WHAT IS EXPECTED — Your reply should be a single number: how many lines contain the string "frame".

RECORDED DATA —
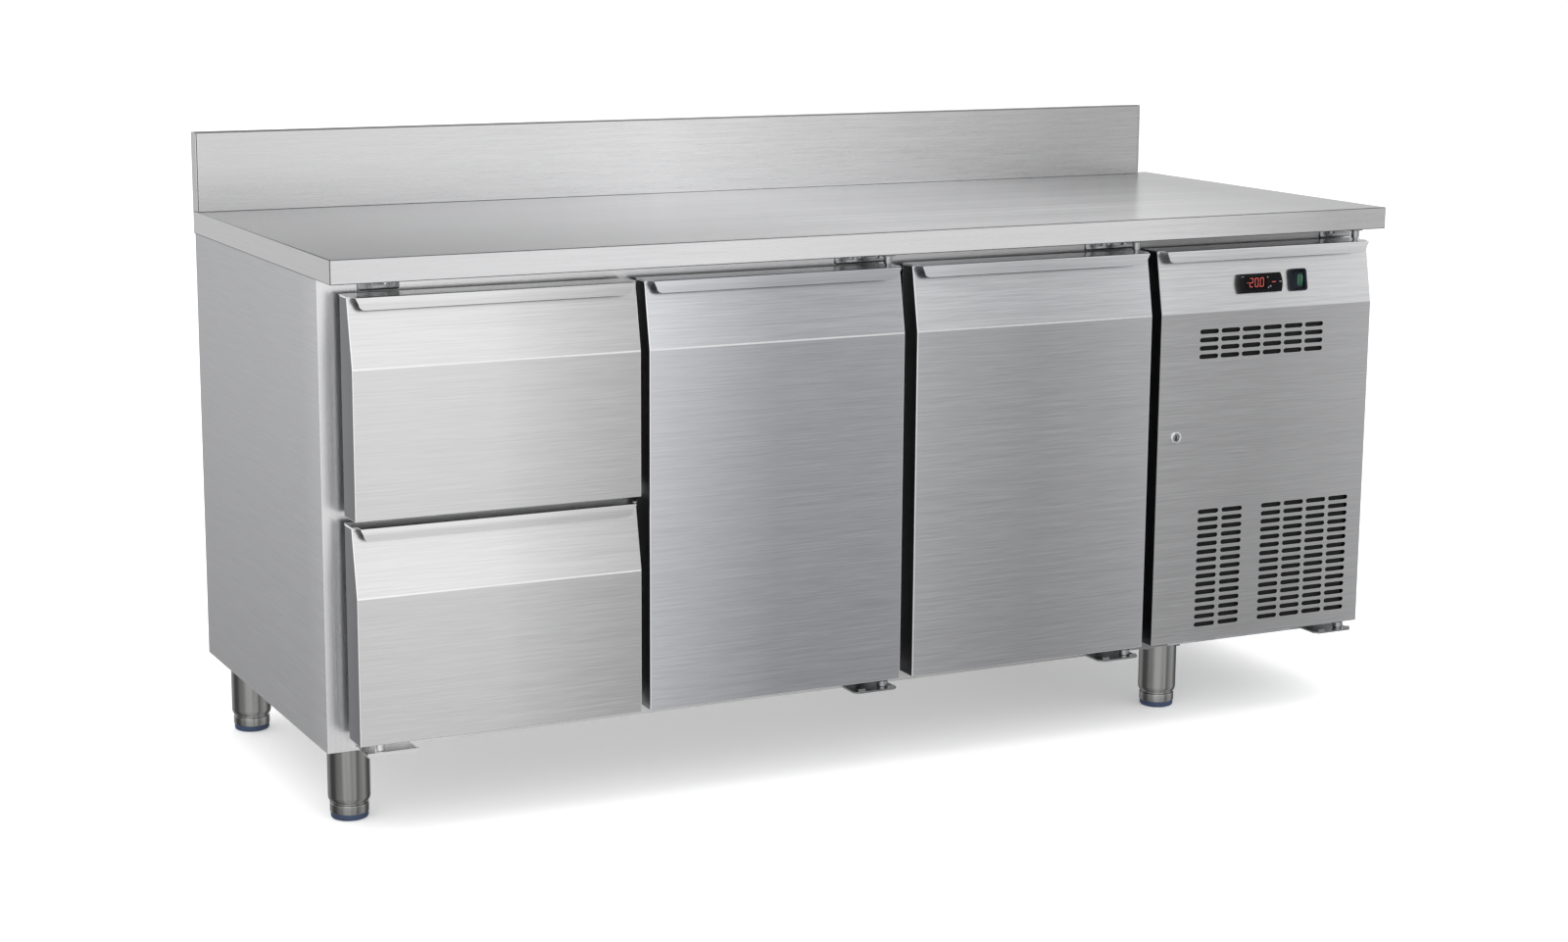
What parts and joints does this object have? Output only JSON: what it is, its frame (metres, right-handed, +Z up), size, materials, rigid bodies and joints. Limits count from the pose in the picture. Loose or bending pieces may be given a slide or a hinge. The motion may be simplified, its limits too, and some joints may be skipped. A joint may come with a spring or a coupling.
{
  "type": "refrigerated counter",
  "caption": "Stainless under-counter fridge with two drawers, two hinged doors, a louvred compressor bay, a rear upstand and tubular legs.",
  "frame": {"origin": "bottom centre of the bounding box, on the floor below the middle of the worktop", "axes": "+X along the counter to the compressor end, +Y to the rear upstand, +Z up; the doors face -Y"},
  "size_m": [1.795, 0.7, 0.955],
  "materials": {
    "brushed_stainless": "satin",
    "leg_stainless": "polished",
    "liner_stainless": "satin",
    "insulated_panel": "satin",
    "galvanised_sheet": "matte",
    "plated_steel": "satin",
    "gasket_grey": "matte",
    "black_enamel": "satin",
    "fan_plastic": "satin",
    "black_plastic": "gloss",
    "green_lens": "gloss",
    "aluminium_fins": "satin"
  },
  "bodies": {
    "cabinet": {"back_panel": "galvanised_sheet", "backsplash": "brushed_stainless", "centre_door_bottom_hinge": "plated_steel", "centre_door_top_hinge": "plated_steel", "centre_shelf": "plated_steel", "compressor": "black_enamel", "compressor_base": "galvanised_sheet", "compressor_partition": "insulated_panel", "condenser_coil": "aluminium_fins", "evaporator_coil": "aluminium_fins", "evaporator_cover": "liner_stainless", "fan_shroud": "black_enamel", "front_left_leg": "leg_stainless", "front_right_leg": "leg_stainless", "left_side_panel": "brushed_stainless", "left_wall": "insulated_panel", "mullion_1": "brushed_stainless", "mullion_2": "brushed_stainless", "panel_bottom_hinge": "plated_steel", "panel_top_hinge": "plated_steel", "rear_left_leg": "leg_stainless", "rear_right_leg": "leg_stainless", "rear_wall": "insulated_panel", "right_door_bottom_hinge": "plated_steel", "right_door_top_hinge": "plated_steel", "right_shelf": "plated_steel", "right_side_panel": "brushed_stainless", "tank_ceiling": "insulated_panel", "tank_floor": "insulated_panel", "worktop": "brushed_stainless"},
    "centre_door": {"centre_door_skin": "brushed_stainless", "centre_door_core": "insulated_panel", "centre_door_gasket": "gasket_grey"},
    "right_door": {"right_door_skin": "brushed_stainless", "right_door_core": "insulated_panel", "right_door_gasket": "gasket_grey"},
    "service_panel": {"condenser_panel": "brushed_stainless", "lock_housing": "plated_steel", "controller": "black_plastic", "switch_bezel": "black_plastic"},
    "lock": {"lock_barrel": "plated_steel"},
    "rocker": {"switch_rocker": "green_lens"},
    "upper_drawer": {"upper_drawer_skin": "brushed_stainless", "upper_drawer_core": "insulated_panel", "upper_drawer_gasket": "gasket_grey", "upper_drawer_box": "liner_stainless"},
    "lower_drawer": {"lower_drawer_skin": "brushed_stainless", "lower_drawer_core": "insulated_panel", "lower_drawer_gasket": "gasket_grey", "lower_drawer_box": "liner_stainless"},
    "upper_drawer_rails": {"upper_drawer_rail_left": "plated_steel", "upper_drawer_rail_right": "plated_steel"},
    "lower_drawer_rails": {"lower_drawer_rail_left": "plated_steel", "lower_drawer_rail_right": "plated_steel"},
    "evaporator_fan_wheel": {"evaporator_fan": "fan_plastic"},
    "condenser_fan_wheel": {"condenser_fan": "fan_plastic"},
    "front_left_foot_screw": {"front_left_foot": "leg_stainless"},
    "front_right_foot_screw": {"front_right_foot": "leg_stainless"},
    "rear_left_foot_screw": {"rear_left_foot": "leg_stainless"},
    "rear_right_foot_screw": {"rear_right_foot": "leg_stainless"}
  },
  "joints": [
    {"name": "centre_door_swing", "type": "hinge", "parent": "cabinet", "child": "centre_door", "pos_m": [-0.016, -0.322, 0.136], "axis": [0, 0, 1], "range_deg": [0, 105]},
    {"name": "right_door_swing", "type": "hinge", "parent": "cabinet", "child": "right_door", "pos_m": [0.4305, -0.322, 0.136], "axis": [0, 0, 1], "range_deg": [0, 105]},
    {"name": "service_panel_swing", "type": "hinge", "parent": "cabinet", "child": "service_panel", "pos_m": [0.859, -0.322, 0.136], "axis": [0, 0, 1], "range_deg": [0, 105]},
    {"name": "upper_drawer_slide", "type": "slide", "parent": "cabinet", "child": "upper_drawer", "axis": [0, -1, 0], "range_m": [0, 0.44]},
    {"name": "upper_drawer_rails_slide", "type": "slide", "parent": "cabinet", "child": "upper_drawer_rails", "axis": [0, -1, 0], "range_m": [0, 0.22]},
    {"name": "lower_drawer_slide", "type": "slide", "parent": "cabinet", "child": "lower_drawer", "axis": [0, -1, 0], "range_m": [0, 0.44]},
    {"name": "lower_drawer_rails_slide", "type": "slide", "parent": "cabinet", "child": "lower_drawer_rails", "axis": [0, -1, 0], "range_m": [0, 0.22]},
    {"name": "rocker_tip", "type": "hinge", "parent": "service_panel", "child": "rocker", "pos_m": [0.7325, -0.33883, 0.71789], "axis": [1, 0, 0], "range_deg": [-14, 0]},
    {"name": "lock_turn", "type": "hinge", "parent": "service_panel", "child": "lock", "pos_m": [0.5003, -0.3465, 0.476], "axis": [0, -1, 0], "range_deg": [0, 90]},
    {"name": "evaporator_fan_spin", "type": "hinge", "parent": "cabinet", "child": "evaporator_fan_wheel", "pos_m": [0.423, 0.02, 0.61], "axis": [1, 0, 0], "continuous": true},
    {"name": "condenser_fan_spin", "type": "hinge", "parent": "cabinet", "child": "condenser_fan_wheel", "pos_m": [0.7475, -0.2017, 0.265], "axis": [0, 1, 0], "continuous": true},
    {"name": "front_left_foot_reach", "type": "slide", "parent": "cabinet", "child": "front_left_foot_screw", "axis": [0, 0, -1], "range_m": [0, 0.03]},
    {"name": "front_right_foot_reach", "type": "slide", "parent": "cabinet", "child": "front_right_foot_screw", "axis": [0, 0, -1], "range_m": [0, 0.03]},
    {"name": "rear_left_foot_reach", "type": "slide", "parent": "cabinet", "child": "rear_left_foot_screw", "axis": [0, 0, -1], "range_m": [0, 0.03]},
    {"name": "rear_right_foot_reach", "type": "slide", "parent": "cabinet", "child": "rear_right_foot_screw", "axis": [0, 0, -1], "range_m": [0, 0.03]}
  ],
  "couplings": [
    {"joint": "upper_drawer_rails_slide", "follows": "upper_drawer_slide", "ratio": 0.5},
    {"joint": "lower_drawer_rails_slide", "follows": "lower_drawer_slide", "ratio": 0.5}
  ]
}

COMPLETED TASK — 2